Task brief - Begin with the line that contains "const turned = (profile, segments) =>" and continue down through the line that contains "low, high = Vector((1e9,)"; reproduce those lines exactly and only those.

Information supplied -
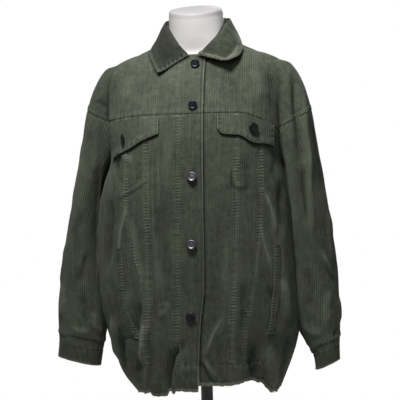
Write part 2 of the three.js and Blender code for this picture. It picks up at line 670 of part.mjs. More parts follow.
// ---------------------------------------------------------------- collar
// Both parts run from the wearer's left front round the back of the neck to the right front.
const NECKLINE_START = 0.16; // the column of a front yoke where the collar begins
function necklinePoint(w) {
  const hand = w < 0.5 ? LEFT : RIGHT;
  const round = 1 - Math.abs(1 - 2 * w);
  if (round < 0.5) return yokePoint(hand, -1, mix(NECKLINE_START, 1, 2 * round), 0);
  return yokePoint(hand, 1, 2 - 2 * round, 0);
}
const CREST_MIDDLE = 5; // the fold's front ends lie either side of this
function curvePoint(rows, w, hand) {
  const round = 1 - Math.abs(1 - 2 * w);
  const pastBack = { ...rows.at(-2), x: -rows.at(-2).x };
  const numbered = [...rows, pastBack].map((row, i) => ({ ...row, at: i / (rows.length - 1) }));
  const { x, y, up } = read(numbered, round, "at");
  return new THREE.Vector3(hand * x, y, HEM + up);
}
function crestPoint(w) {
  const point = curvePoint(CREST, w, w < 0.5 ? LEFT : RIGHT);
  const front = 1 - ease((point.z - HEM - CREST[0].up) / 60);
  point.x += CREST_MIDDLE * front;
  return point;
}
const aroundNeck = (point) => new THREE.Vector3(point.x, point.y, 0).normalize();
const STAND_GAP = { foot: 1.2, fold: 2.5 };
function collarStandPoint(u, v) {
  const [top, foot] = [crestPoint(u), necklinePoint(u)];
  top.addScaledVector(aroundNeck(top), -STAND_GAP.fold);
  foot.z += STAND_GAP.foot;
  return top.lerp(foot, v);
}
add("collar_stand", wall(collarStandPoint, steps(28), steps(2)), corduroy);
const LEAF_BULGE = 4; // how far the leaf rounds out between its fold and its edge
function collarLeafPoint(u, v) {
  const hand = u < 0.5 ? LEFT : RIGHT;
  const top = crestPoint(u);
  top.addScaledVector(aroundNeck(top), DOUBLED);
  top.z += 2;
  const edge = curvePoint(LEAF[hand], u, hand);
  const out = aroundNeck(edge);
  return top.lerp(edge, v).addScaledVector(out, LEAF_BULGE * 4 * v * (1 - v));
}
add("collar_leaf", wall(collarLeafPoint, steps(28), steps(5), DOUBLED), corduroy);

// ---------------------------------------------------------------- buttons
// A shank button, turned about its own axis: a domed rim round a dished middle, on a short shank.
const BUTTON_PROFILE = [
  [0, 0],
  [4, 0],
  [4, BUTTON.shank],
  [BUTTON.radius - 0.6, BUTTON.shank],
  [BUTTON.radius, BUTTON.shank + 1],
  [BUTTON.radius - 1.6, BUTTON.shank + BUTTON.rim],
  [BUTTON.radius - 3.6, BUTTON.shank + BUTTON.dish],
  [0, BUTTON.shank + BUTTON.dish - 0.4],
].map(([radius, height]) => new THREE.Vector2(radius, height));
const buttonShape = new THREE.LatheGeometry(BUTTON_PROFILE, 14).rotateX(QUARTER);

// Puts a button on the front's cloth at a height and a distance around, standing off it.
function addButton(name, hand, up, around, off) {
  const at = (height, arc) => lapped(outlinePoint(height, hand, -1, arc), hand);
  const point = at(up, around);
  const across = at(up, around + 4).sub(at(up, around - 4)).multiplyScalar(hand);
  const normal = across.cross(at(up + 4, around).sub(at(up - 4, around))).normalize();
  const button = add(name, buttonShape.clone(), gunmetal);
  button.position.copy(point).addScaledVector(normal, off);
  button.quaternion.setFromUnitVectors(new THREE.Vector3(0, 0, 1), normal);
}
BUTTON_HEIGHTS.forEach((up, i) => {
  addButton(`button_${i + 1}`, RIGHT, up, -read(CLOSING, up).buttons, SEAM);
});
for (const hand of [RIGHT, LEFT]) {
  const { around, up } = FLAPS[hand].button;
  addButton(`flap_button_${side(hand)}`, hand, up, around, DOUBLED + PATCH_GAP + SEAM);
}

// ---------------------------------------------------------------- dress form and stand
const FORM_COLUMNS = 28;
function formRing({ up, ...ring }) {
  const slope = Math.tan(THREE.MathUtils.degToRad(ring.slant));
  return Array.from({ length: FORM_COLUMNS }, (_, i) => {
    const point = onRing({ up, ...ring }, (i / FORM_COLUMNS) * 4 * QUARTER, LEFT);
    point.z += point.y * slope;
    point.y += ring.lean;
    return point;
  });
}
function formGeometry() {
  const heights = [];
  for (const [i, row] of FORM.entries()) {
    heights.push(row.up);
    const next = FORM[i + 1];
    if (next && next.up - row.up > 65) heights.push((row.up + next.up) / 2);
  }
  const rings = heights.map((up) => formRing({ ...read(FORM, up), up }));
  const [low, high] = [rings[0], rings.at(-1)];
  const middle = (ring) => {
    const sum = new THREE.Vector3();
    for (const point of ring) sum.add(point);
    return sum.divideScalar(ring.length);
  };
  const points = [...rings.flat(), middle(low), middle(high)];
  const faces = [];
  const last = (rings.length - 1) * FORM_COLUMNS;
  for (let j = 0; j < FORM_COLUMNS; j++) {
    const k = (j + 1) % FORM_COLUMNS;
    for (let i = 0; i < last; i += FORM_COLUMNS) {
      faces.push(i + j, i + k, i + FORM_COLUMNS + k, i + j, i + FORM_COLUMNS + k, i + FORM_COLUMNS + j);
    }
    faces.push(points.length - 2, k, j, points.length - 1, last + j, last + k);
  }
  const geometry = new THREE.BufferGeometry().setFromPoints(points);
  geometry.setIndex(faces);
  return geometry;
}
add("form_torso", formGeometry(), formShell);

const turned = (profile, segments) =>
  new THREE.LatheGeometry(profile.map(([x, z]) => new THREE.Vector2(x, z)), segments).rotateX(QUARTER);
const formFloor = HEM + FORM[0].up;
const poleFoot = STAND.baseThick + 8;
add(
  "stand_pole",
  turned(
    [
      [0, poleFoot],
      [STAND.pole, poleFoot],
      [STAND.pole, formFloor - SEAM - STAND.flangeThick],
      [STAND.flange, formFloor - SEAM - STAND.flangeThick],
      [STAND.flange, formFloor - SEAM],
      [0, formFloor - SEAM],
    ],
    24,
  ),
  blackMetal,
);
add(
  "stand_base",
  turned(
    [
      [0, 0],
      [STAND.base - 2, 0],
      [STAND.base, 2],
      [STAND.base, STAND.baseThick - 4],
      [STAND.base - 6, STAND.baseThick],
      [STAND.boss, STAND.baseThick],
      [STAND.boss, poleFoot + 20],
      [STAND.pole + SEAM, poleFoot + 20],
      [STAND.pole + SEAM, poleFoot - SEAM],
      [0, poleFoot - SEAM],
    ],
    36,
  ),
  blackMetal,
);

export default overshirt;
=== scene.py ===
# %% [markdown]
# # A corduroy overshirt on a dress form
# This scene dresses the measured frame of an oversized, raw-edged corduroy overshirt. The cloth is
# cut into the pieces of the real garment: yokes, front and back panels, a hem band, sleeves, cuffs,
# pocket flaps, welts and a collar. Each is a thin shell that lies close to its collision wall (the
# left sleeve's inner side is the farthest off, by up to 24 mm), and folds, seams, stitches, frayed
# threads and shank buttons are added to it.

# %% Load the frame
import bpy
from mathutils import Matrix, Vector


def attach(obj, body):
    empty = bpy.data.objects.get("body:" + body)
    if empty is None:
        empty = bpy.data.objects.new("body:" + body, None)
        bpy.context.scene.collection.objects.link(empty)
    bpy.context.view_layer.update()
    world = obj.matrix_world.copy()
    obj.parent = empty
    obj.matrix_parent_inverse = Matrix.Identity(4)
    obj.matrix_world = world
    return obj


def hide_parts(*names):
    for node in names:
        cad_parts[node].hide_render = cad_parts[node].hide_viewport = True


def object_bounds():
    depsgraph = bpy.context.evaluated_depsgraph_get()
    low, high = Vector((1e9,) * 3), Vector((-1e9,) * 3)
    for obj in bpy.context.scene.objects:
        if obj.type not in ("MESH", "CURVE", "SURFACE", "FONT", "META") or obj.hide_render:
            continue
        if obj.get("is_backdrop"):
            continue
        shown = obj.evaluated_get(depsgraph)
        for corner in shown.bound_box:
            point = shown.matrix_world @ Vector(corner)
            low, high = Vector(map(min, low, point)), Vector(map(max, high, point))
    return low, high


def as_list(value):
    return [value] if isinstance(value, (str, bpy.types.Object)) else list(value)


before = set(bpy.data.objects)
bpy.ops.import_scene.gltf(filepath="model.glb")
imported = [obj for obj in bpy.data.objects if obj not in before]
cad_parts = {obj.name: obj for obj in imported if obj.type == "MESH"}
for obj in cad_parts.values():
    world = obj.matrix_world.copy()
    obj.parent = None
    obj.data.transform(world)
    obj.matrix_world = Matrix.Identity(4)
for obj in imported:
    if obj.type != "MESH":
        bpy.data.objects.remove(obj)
cad_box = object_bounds()
print("the frame's box", cad_box)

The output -
const turned = (profile, segments) =>
  new THREE.LatheGeometry(profile.map(([x, z]) => new THREE.Vector2(x, z)), segments).rotateX(QUARTER);
const formFloor = HEM + FORM[0].up;
const poleFoot = STAND.baseThick + 8;
add(
  "stand_pole",
  turned(
    [
      [0, poleFoot],
      [STAND.pole, poleFoot],
      [STAND.pole, formFloor - SEAM - STAND.flangeThick],
      [STAND.flange, formFloor - SEAM - STAND.flangeThick],
      [STAND.flange, formFloor - SEAM],
      [0, formFloor - SEAM],
    ],
    24,
  ),
  blackMetal,
);
add(
  "stand_base",
  turned(
    [
      [0, 0],
      [STAND.base - 2, 0],
      [STAND.base, 2],
      [STAND.base, STAND.baseThick - 4],
      [STAND.base - 6, STAND.baseThick],
      [STAND.boss, STAND.baseThick],
      [STAND.boss, poleFoot + 20],
      [STAND.pole + SEAM, poleFoot + 20],
      [STAND.pole + SEAM, poleFoot - SEAM],
      [0, poleFoot - SEAM],
    ],
    36,
  ),
  blackMetal,
);

export default overshirt;
=== scene.py ===
# %% [markdown]
# # A corduroy overshirt on a dress form
# This scene dresses the measured frame of an oversized, raw-edged corduroy overshirt. The cloth is
# cut into the pieces of the real garment: yokes, front and back panels, a hem band, sleeves, cuffs,
# pocket flaps, welts and a collar. Each is a thin shell that lies close to its collision wall (the
# left sleeve's inner side is the farthest off, by up to 24 mm), and folds, seams, stitches, frayed
# threads and shank buttons are added to it.

# %% Load the frame
import bpy
from mathutils import Matrix, Vector


def attach(obj, body):
    empty = bpy.data.objects.get("body:" + body)
    if empty is None:
        empty = bpy.data.objects.new("body:" + body, None)
        bpy.context.scene.collection.objects.link(empty)
    bpy.context.view_layer.update()
    world = obj.matrix_world.copy()
    obj.parent = empty
    obj.matrix_parent_inverse = Matrix.Identity(4)
    obj.matrix_world = world
    return obj


def hide_parts(*names):
    for node in names:
        cad_parts[node].hide_render = cad_parts[node].hide_viewport = True


def object_bounds():
    depsgraph = bpy.context.evaluated_depsgraph_get()
    low, high = Vector((1e9,) * 3), Vector((-1e9,) * 3)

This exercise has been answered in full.